Extracted records –
-=-=-=-=-

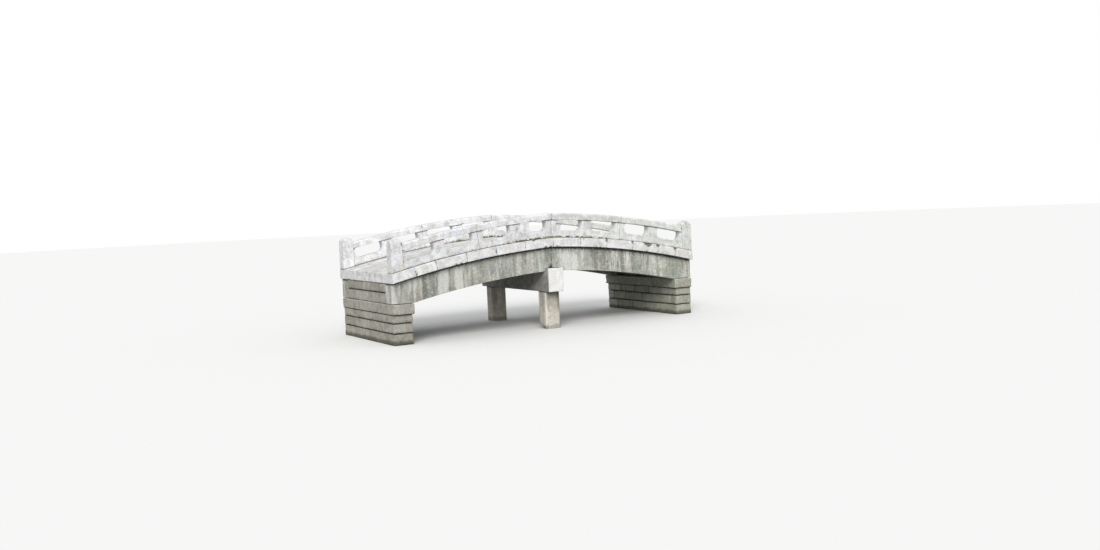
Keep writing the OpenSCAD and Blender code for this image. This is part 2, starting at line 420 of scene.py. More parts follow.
def grains(place, base, amount):
    """Cells 3 or 4 mm wide, nudged by noise so that no row shows. Each cell's random number
    says which of the three minerals it is."""
    drift = put("TexNoise", {"Vector": place, "Scale": 130.0}).outputs["Color"]
    nudged = put("VectorMath", {0: drift, 1: (nudge,) * 3, 2: place}, operation="MULTIPLY_ADD").outputs[0]
    cells = put("TexVoronoi", {"Vector": nudged, "Scale": cells_a_metre})
    kind = put("SeparateColor", {"Color": cells.outputs["Color"]}).outputs[0]
    for cut, share, mineral in (((0.6, 0.72), 0.5, feldspar), ((0.34, 0.24), 0.5, quartz),
                                ((0.08, 0.05), 1.0, mica)):
        base = over(base, step_up(kind, *cut, share * amount), mineral)
    return base


def flecks(place, base, amount):
    """Brightness from 1 − amount to 1 + amount / 2 in flecks of 1 to 4 cm."""
    rule = {"Value": cloud(place, 40.0, 4.0, 0.8), "From Min": 0.32, "From Max": 0.68,
            "To Min": 1 - amount, "To Max": 1 + amount / 2}
    return dimmed(base, put("MapRange", rule).outputs["Result"])


print("three minerals:", feldspar, quartz, mica)

# %% [markdown]
# ### Stains, lichen and moss
# Lichen grows as crusts with ragged rims, which is what a noise cut at one level looks like.
# The bridge's right end stands damper and turns green. Moss has settled in the joint under the
# parapet, most of all near the crown.

# %% Stains and growth
damp_green, moss_low, moss_tip = (176, 190, 158), (72, 68, 44), (128, 126, 90)
# Pale, dark and ochre crusts of lichen, as rows for tinted()
crusts = [((24.0, 6.0, 0.62), (0.57, 0.63), 1.0, (236, 237, 230)),
          ((16.0, 8.0, 0.72), (0.6, 0.69), 0.8, (108, 107, 98)),
          ((9.0, 6.0, 0.66), (0.62, 0.7), 0.6, (206, 190, 150))]


def green_end(place, base, amount):
    """A yellowish green in patches, from nothing at the pier to `amount` at the right end."""
    patchy = patches(place, (3.2, 4.0), (0.3, 0.6), amount)
    share = times(step_up(part_of(place, "X"), -0.4, 2.9), patchy)
    return over(base, share, damp_green)


def away_from(place, x):
    """Distance along the bridge from a place x."""
    return sums("ABSOLUTE", less(part_of(place, "X"), x))


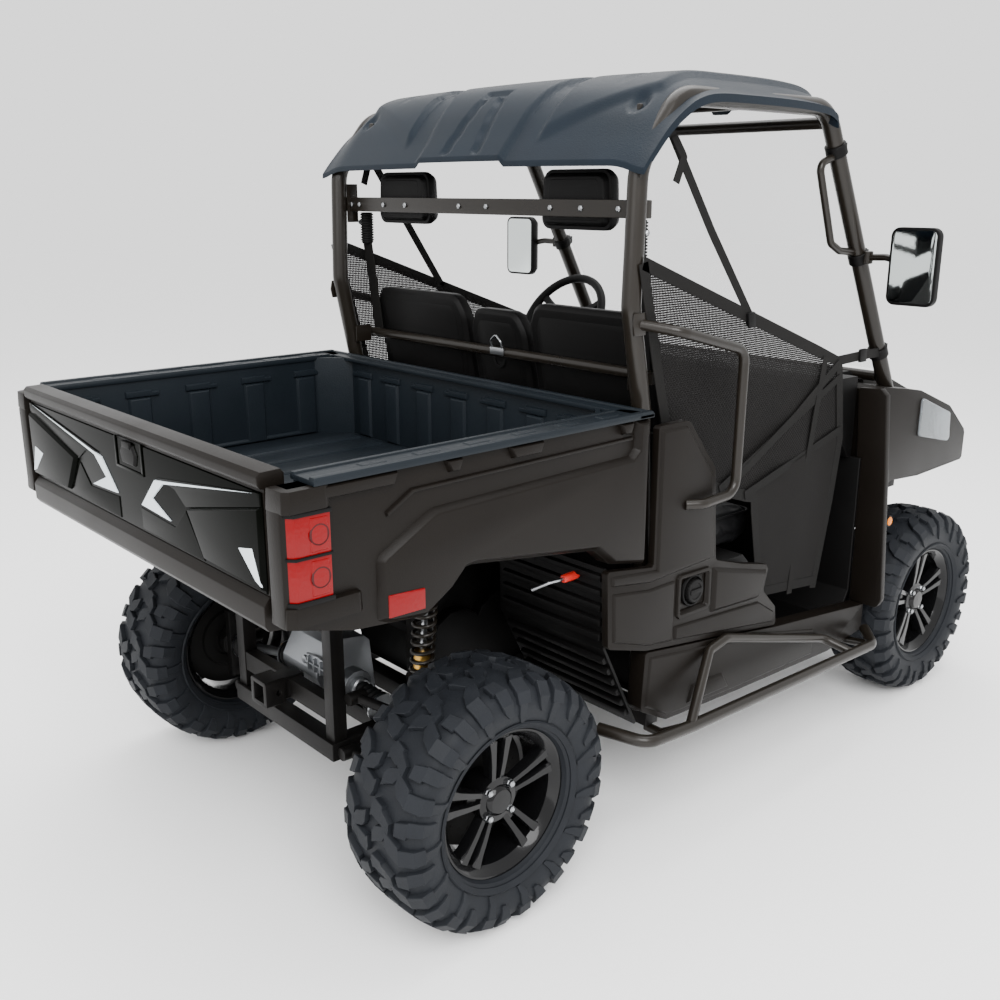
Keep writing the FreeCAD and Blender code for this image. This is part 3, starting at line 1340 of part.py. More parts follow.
def make_bed_frame():
    """Two channels and cross members under the tub, with the eyes of both hinges."""
    high = floor_top_bed - 15 - gap
    hinge_y, hinge_z = bed_hinge_y, bed_hinge_z
    pieces = both_sides(block(spot(-310, bed_front + 60, channel_low), spot(-270, tub_back - 20, high)))
    pieces += both_sides(bar(spot(-310, hinge_y, hinge_z), spot(-270, hinge_y, hinge_z), 44))
    pieces += both_sides(block(spot(-310, hinge_y - 22, hinge_z), spot(-270, hinge_y + 22, high)))
    for y, reach in ((bed_front + 100, 600), (rear_axle - 60, 600), (tub_back - 90, 650)):
        pieces.append(block(spot(-reach, y, high - 30), spot(reach, y + 40, high)))
    pieces += both_sides(block(spot(-tub_half - 10, tub_back - 90, gate_hinge_z - 14),
                               spot(-tub_half - 2, gate_hinge_y + 14, high)))
    body = welded(pieces)
    bores = both_sides(bore(spot(-320, hinge_y, hinge_z), spot(-260, hinge_y, hinge_z),
                            cells["hinge_pin_dia"] + 2 * gap))
    bores += both_sides(bore(spot(-tub_half - 20, gate_hinge_y, gate_hinge_z),
                             spot(-tub_half + 10, gate_hinge_y, gate_hinge_z), 16 + 2 * gap))
    return body.cut(Part.makeCompound(bores))


plain_node("bed_frame", [make_bed_frame()])

gate = new_body("tailgate_form")
gate_half = tub_half - 7
gate_low, gate_top = cells["gate_low"], cells["gate_top"]
skin_y = tail - 14
pad(gate, "XZ", gate_face, skin_y, [
    (-gate_half, gate_low + 20, 8), (gate_half, gate_low + 20, 8),
    (gate_half, gate_top, 10), (-gate_half, gate_top, 10)])
pad(gate, "YZ", -gate_half, gate_half, [
    (tail - 40, gate_low, 6), (tail, gate_low + 14, 8), (tail, gate_low + 60, 10),
    (tail - 14, gate_low + 76, 6), (tail - 40, gate_low + 76)])
pad(gate, "YZ", -gate_half, gate_half, [
    (gate_face, gate_top - 44), (tail - 12, gate_top - 36), (tail, gate_top - 28), (tail, gate_top, 12),
    (gate_face, gate_top, 12)])
for side in (-1, 1):
    # Arrow-shaped trim, then the faceted block beside it
    pad(gate, "XZ", skin_y - 1, skin_y + 4, [(side * x, z) for x, z in (
        (67, 1035), (162, 1115), (602, 1175), (243, 1115), (197, 1077), (231, 1029))])
    pad(gate, "XZ", skin_y - 1, skin_y + 9, [(side * x, z) for x, z in (
        (308, 1083), (622, 1150), (622, 980), (379, 980))])
pad(gate, "YZ", -gate_half - 16, gate_half + 16, ("ring", gate_hinge_y, gate_hinge_z, 8))
pocket(gate, "XZ", tail - 34, tail - 4, [(-83, 1112, 10), (51, 1112, 10), (51, 1180, 10), (-83, 1180, 10)])
node("tailgate", gate)

# Check every object, then write every sub-part

doc.recompute()
faults = [thing.Label for thing in doc.Objects if "Invalid" in thing.State or "Error" in thing.State]
for name, feature in nodes.items():
    shape = feature.Shape
    if shape.isNull() or not shape.isValid() or not shape.Solids:
        faults.append(f"shape of {name}")
if faults:
    raise ValueError("faulty: " + ", ".join(faults))

os.makedirs("parts", exist_ok=True)
for name, feature in nodes.items():
    feature.Shape.exportStep(os.path.join("parts", f"{name}.step"))
print(len(nodes), "sub-parts written")
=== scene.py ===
# %% [markdown]
# # Dressing a side by side utility vehicle
# The solids of the vehicle come in as a fixed frame. Each step below gives one part of it
# the shape and finish that the eye looks for: first the camera, then the finishes,
# then the wheels, the cargo bed, the roof, the cab and the small parts.

# %% Load the frame
import json
import math
import bmesh
import bpy
from mathutils import Matrix, Vector


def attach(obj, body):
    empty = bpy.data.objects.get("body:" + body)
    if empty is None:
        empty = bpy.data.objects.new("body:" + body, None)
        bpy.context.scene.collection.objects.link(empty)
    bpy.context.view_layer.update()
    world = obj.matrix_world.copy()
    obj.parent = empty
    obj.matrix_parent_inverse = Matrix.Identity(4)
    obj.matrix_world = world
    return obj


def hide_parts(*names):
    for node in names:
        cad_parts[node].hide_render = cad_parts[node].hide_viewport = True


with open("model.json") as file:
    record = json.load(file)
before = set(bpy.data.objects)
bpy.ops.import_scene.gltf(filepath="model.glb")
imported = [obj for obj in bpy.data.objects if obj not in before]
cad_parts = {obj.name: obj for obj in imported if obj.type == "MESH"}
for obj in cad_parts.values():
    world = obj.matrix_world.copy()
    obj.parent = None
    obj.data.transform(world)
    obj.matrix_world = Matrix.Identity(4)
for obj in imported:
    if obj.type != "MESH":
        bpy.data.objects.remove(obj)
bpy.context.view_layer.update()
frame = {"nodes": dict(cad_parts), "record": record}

# %% [markdown]
# ## Camera
# The vehicle is seen from behind its right-hand corner, from a little above the bed's rim.
# The place and the two angles below were fitted to the wheels and the bed.

# %% Camera
TURN, DROP = math.radians(48.252), math.radians(16.010)
EYE = (-2.4422, 2.4870, 1.7453)
LENS_MM, FILM_MM = 39.05, 36
camera_data = bpy.data.cameras.new("camera")
camera_data.lens = LENS_MM
camera_data.sensor_width = FILM_MM
camera = bpy.data.objects.new("camera", camera_data)
camera.location = EYE
look = Vector((math.sin(TURN) * math.cos(DROP), -math.cos(TURN) * math.cos(DROP), -math.sin(DROP)))
camera.rotation_euler = look.to_track_quat("-Z", "Y").to_euler()
bpy.context.scene.collection.objects.link(camera)
bpy.context.scene.camera = camera
print("camera at", tuple(camera.location))

# %% [markdown]
# ## Finishes
# Nearly everything is dark, so the finishes differ in gloss and grain more than in colour.
# Each one mixes two close shades by a slow noise, as dust and handling do,
# and has a fine bump for its grain, drawn a few millimetres wide so that it shows at this size.
# Moulded plastic has an index near 1.5, but its grain scatters the reflection, so the index is
# matched down until the panels look as dark.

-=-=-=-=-

Copy out precisely the lines that begin at the line containing "bpy.context.scene.collection.objects.link(empty)" and end at the line containing "# The place", including both; write nothing else.

Result of the exercise –
        bpy.context.scene.collection.objects.link(empty)
    bpy.context.view_layer.update()
    world = obj.matrix_world.copy()
    obj.parent = empty
    obj.matrix_parent_inverse = Matrix.Identity(4)
    obj.matrix_world = world
    return obj


def hide_parts(*names):
    for node in names:
        cad_parts[node].hide_render = cad_parts[node].hide_viewport = True


with open("model.json") as file:
    record = json.load(file)
before = set(bpy.data.objects)
bpy.ops.import_scene.gltf(filepath="model.glb")
imported = [obj for obj in bpy.data.objects if obj not in before]
cad_parts = {obj.name: obj for obj in imported if obj.type == "MESH"}
for obj in cad_parts.values():
    world = obj.matrix_world.copy()
    obj.parent = None
    obj.data.transform(world)
    obj.matrix_world = Matrix.Identity(4)
for obj in imported:
    if obj.type != "MESH":
        bpy.data.objects.remove(obj)
bpy.context.view_layer.update()
frame = {"nodes": dict(cad_parts), "record": record}

# %% [markdown]
# ## Camera
# The vehicle is seen from behind its right-hand corner, from a little above the bed's rim.
# The place and the two angles below were fitted to the wheels and the bed.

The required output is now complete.